◆ **What this task involves**
Reproduce each line of the listing exactly.

◆ **Recorded data**
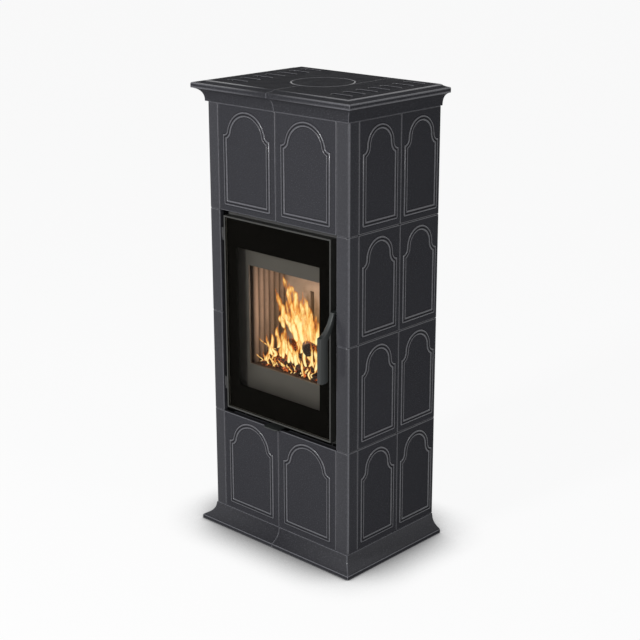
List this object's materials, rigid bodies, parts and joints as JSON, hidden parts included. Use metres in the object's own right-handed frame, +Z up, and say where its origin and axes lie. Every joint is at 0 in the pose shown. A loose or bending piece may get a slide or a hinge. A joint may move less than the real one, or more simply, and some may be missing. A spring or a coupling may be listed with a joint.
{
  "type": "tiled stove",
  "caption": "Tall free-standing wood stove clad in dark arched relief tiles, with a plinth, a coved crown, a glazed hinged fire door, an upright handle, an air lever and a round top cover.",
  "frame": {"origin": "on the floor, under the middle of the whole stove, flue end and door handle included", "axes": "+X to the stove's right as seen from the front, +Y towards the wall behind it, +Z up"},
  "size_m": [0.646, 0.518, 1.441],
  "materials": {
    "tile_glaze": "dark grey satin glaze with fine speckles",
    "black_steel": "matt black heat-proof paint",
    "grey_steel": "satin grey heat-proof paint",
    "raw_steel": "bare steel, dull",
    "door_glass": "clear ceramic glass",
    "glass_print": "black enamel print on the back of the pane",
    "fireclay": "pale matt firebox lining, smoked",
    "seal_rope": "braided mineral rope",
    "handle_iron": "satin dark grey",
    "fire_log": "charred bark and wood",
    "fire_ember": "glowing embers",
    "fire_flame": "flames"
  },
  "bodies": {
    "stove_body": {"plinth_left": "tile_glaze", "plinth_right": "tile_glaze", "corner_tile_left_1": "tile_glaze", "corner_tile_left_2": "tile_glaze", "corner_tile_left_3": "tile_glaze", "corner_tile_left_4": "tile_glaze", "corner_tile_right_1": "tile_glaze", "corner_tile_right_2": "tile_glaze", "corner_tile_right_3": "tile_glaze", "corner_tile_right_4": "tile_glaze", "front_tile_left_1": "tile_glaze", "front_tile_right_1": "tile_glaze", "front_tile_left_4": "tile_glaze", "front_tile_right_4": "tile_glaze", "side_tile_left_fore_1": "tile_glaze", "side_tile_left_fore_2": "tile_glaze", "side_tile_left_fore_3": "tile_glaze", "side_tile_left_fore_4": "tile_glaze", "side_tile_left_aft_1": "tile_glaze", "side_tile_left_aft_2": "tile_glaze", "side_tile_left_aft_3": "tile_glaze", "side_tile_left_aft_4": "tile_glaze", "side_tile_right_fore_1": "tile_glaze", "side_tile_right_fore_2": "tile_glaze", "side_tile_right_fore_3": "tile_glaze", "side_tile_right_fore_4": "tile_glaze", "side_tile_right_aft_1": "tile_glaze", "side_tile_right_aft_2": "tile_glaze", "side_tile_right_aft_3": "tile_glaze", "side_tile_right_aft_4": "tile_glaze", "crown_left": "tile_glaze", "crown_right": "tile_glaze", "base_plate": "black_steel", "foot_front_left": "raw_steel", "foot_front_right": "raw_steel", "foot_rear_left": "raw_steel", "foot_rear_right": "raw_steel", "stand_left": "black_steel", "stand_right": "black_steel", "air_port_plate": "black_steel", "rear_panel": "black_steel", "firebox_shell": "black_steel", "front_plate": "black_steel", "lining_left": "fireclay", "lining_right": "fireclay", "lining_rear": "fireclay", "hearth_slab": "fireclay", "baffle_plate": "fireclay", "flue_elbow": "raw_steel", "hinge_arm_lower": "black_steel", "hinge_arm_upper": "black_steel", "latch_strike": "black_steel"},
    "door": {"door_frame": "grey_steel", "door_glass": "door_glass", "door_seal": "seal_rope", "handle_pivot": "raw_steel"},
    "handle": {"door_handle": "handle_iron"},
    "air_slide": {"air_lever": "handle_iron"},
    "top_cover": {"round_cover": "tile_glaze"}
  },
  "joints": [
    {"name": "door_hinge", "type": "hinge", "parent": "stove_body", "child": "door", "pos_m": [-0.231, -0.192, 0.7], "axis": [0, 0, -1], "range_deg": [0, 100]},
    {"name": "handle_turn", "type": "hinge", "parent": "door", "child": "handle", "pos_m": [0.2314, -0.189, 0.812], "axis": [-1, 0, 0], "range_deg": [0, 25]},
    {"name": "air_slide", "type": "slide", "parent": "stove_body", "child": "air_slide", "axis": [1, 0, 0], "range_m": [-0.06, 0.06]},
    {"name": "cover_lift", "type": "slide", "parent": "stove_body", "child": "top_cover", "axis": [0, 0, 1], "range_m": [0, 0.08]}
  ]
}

◆ **Solution to the exercise**
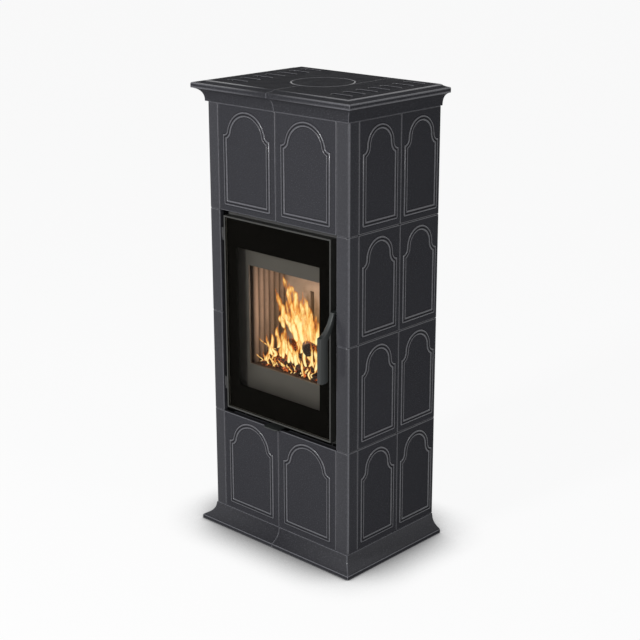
List this object's materials, rigid bodies, parts and joints as JSON, hidden parts included. Use metres in the object's own right-handed frame, +Z up, and say where its origin and axes lie. Every joint is at 0 in the pose shown. A loose or bending piece may get a slide or a hinge. A joint may move less than the real one, or more simply, and some may be missing. A spring or a coupling may be listed with a joint.
{
  "type": "tiled stove",
  "caption": "Tall free-standing wood stove clad in dark arched relief tiles, with a plinth, a coved crown, a glazed hinged fire door, an upright handle, an air lever and a round top cover.",
  "frame": {"origin": "on the floor, under the middle of the whole stove, flue end and door handle included", "axes": "+X to the stove's right as seen from the front, +Y towards the wall behind it, +Z up"},
  "size_m": [0.646, 0.518, 1.441],
  "materials": {
    "tile_glaze": "dark grey satin glaze with fine speckles",
    "black_steel": "matt black heat-proof paint",
    "grey_steel": "satin grey heat-proof paint",
    "raw_steel": "bare steel, dull",
    "door_glass": "clear ceramic glass",
    "glass_print": "black enamel print on the back of the pane",
    "fireclay": "pale matt firebox lining, smoked",
    "seal_rope": "braided mineral rope",
    "handle_iron": "satin dark grey",
    "fire_log": "charred bark and wood",
    "fire_ember": "glowing embers",
    "fire_flame": "flames"
  },
  "bodies": {
    "stove_body": {"plinth_left": "tile_glaze", "plinth_right": "tile_glaze", "corner_tile_left_1": "tile_glaze", "corner_tile_left_2": "tile_glaze", "corner_tile_left_3": "tile_glaze", "corner_tile_left_4": "tile_glaze", "corner_tile_right_1": "tile_glaze", "corner_tile_right_2": "tile_glaze", "corner_tile_right_3": "tile_glaze", "corner_tile_right_4": "tile_glaze", "front_tile_left_1": "tile_glaze", "front_tile_right_1": "tile_glaze", "front_tile_left_4": "tile_glaze", "front_tile_right_4": "tile_glaze", "side_tile_left_fore_1": "tile_glaze", "side_tile_left_fore_2": "tile_glaze", "side_tile_left_fore_3": "tile_glaze", "side_tile_left_fore_4": "tile_glaze", "side_tile_left_aft_1": "tile_glaze", "side_tile_left_aft_2": "tile_glaze", "side_tile_left_aft_3": "tile_glaze", "side_tile_left_aft_4": "tile_glaze", "side_tile_right_fore_1": "tile_glaze", "side_tile_right_fore_2": "tile_glaze", "side_tile_right_fore_3": "tile_glaze", "side_tile_right_fore_4": "tile_glaze", "side_tile_right_aft_1": "tile_glaze", "side_tile_right_aft_2": "tile_glaze", "side_tile_right_aft_3": "tile_glaze", "side_tile_right_aft_4": "tile_glaze", "crown_left": "tile_glaze", "crown_right": "tile_glaze", "base_plate": "black_steel", "foot_front_left": "raw_steel", "foot_front_right": "raw_steel", "foot_rear_left": "raw_steel", "foot_rear_right": "raw_steel", "stand_left": "black_steel", "stand_right": "black_steel", "air_port_plate": "black_steel", "rear_panel": "black_steel", "firebox_shell": "black_steel", "front_plate": "black_steel", "lining_left": "fireclay", "lining_right": "fireclay", "lining_rear": "fireclay", "hearth_slab": "fireclay", "baffle_plate": "fireclay", "flue_elbow": "raw_steel", "hinge_arm_lower": "black_steel", "hinge_arm_upper": "black_steel", "latch_strike": "black_steel"},
    "door": {"door_frame": "grey_steel", "door_glass": "door_glass", "door_seal": "seal_rope", "handle_pivot": "raw_steel"},
    "handle": {"door_handle": "handle_iron"},
    "air_slide": {"air_lever": "handle_iron"},
    "top_cover": {"round_cover": "tile_glaze"}
  },
  "joints": [
    {"name": "door_hinge", "type": "hinge", "parent": "stove_body", "child": "door", "pos_m": [-0.231, -0.192, 0.7], "axis": [0, 0, -1], "range_deg": [0, 100]},
    {"name": "handle_turn", "type": "hinge", "parent": "door", "child": "handle", "pos_m": [0.2314, -0.189, 0.812], "axis": [-1, 0, 0], "range_deg": [0, 25]},
    {"name": "air_slide", "type": "slide", "parent": "stove_body", "child": "air_slide", "axis": [1, 0, 0], "range_m": [-0.06, 0.06]},
    {"name": "cover_lift", "type": "slide", "parent": "stove_body", "child": "top_cover", "axis": [0, 0, 1], "range_m": [0, 0.08]}
  ]
}